Paul Zbyszewski Leads A "Life Undead"

Regional mysticism clashes with underworld vengeance in "Life Undead," a one-shot by "Lost" writer Paul Zbyszewski and illustrated by Stephen Thompson. The book ships this week from IDW Publishing and represents Zbyszewski's first comic book effort. CBR News spoke with the writer about the project and studying the dark arts.

"'Life Undead' is essentially a supernatural, noir detective tale. It's about a New Orleans cop who goes up against a Haitian drug kingpin, gets seduced by a femme fatale, and winds up a zombi for his troubles," Zbyszewski told CBR. "Only, when I say 'zombi,' I don't mean the mindless, moaning, groaning, brain-munching type of zombie. For this story, I wanted to go back to the genre's Haitian roots and explore its mythological origins, rather than do yet another take on the George Romero template. I love those stories, don't get me wrong; I just wanted to try something different."

Given the rather precise occult ideas Zbyszewski explores in "Life Undead," CBR asked what sort of research went into creating the story. "If I told you I went down to Haiti and watched a boko perform an actual zombi ritual, I'd be a liar," Zbyszewski confessed. "The truth is, I've always been fascinated by the subject. And there's a ton of material out there, in bookstores and on the internet -- most of it inconsistent at best, and contradictory at worst. So I read as much as I could - about Haiti as a country, the African origins of Vodou as a religion, the different ceremonies, the various spirits, the symbols - and then basically cherry-picked what I liked for the use of the story. I tried to remain faithful to the facts, but at some point a writer has to take creative license (like the tattooing of the vevers on the human body - that isn't a traditional ritual or custom of Vodou).
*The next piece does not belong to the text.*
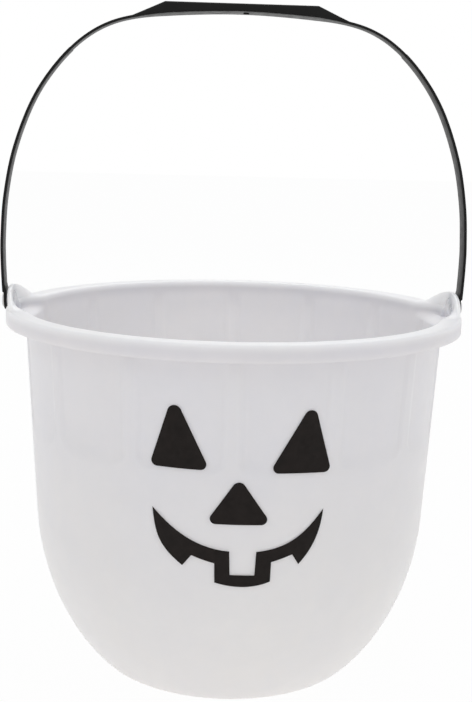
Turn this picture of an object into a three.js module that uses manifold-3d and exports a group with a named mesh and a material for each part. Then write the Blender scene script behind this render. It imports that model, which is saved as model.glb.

"I also attempted to differentiate American Voodoo from Haitian Vodou as much as I could without bogging the story down in exposition, but it was difficult. There's so much information, but so little room."

Zbyszewski admitted that there is already a glut of stories set in New Orleans due to the city's place in the popular imagination. He suggested, though, that his concept called for such a location, as opposed to starting with the setting and building the story from that. "New Orleans has a history with Voodoo like no other city in the United States, to the point where it's a cliche to use it as a backdrop. But I thought, I'm trying to put a different spin on the zombie origin story here; so why not embrace some of the other conventional aspects of the genre?" Zbyszewski said. "Also, I felt that an artist of Stephen Thompson's incredible talent could do a lot with the setting because of its texture. The novel 'Angel Heart' takes place entirely in New York; but in the movie, Mickey Rourke travels down to New Orleans, and the story feels richer and much more authentic because of that."

"Life Undead" is Zbyszewski's first foray into comics, though he has had prominent writing gigs for television, notably several episodes of "Lost." As to why he's decided to cross over, Zbyszewski said, "It's all Brian K. Vaughan's fault."

"I now believe my friend and (former) fellow 'Lost' writer conned me into thinking I could do it, because: A) he wanted me to understand what an art comic book writing really is; B) he wanted me to see how damned hard it really is; and C) how truly brilliant he is. Lesson learned on all counts," he joked.

"Seriously, though, when I was around six years old, my mom bought me a 'Richie Rich' comic in an effort to get me interested in reading -- an issue of 'Vault of Mystery' -- and though my tastes have broadened (and darkened), I've been reading ever since."

Though "Life Undead" is a done-in-one story, the writer appears to have left open the possibility of a sequel. "I would absolutely love to write another comic -- whether it's a continuation of "Life Undead," or something else entirely," Zbyszewski said. "From a creative standpoint, this project was both invigorating and maddening because it forced me to use different skills, different story muscles. The sheer economy of space, the scene structure, the dance between narration and dialogue, the partnership between writer and artist ...it makes you appreciate the skills of masters like Brian K. Vaughan, Brian Michael Bendis, Warren Ellis, and Brian Azzarello, just to name a few. But this was my first time at it. So honestly, I'm just hoping it doesn't suck."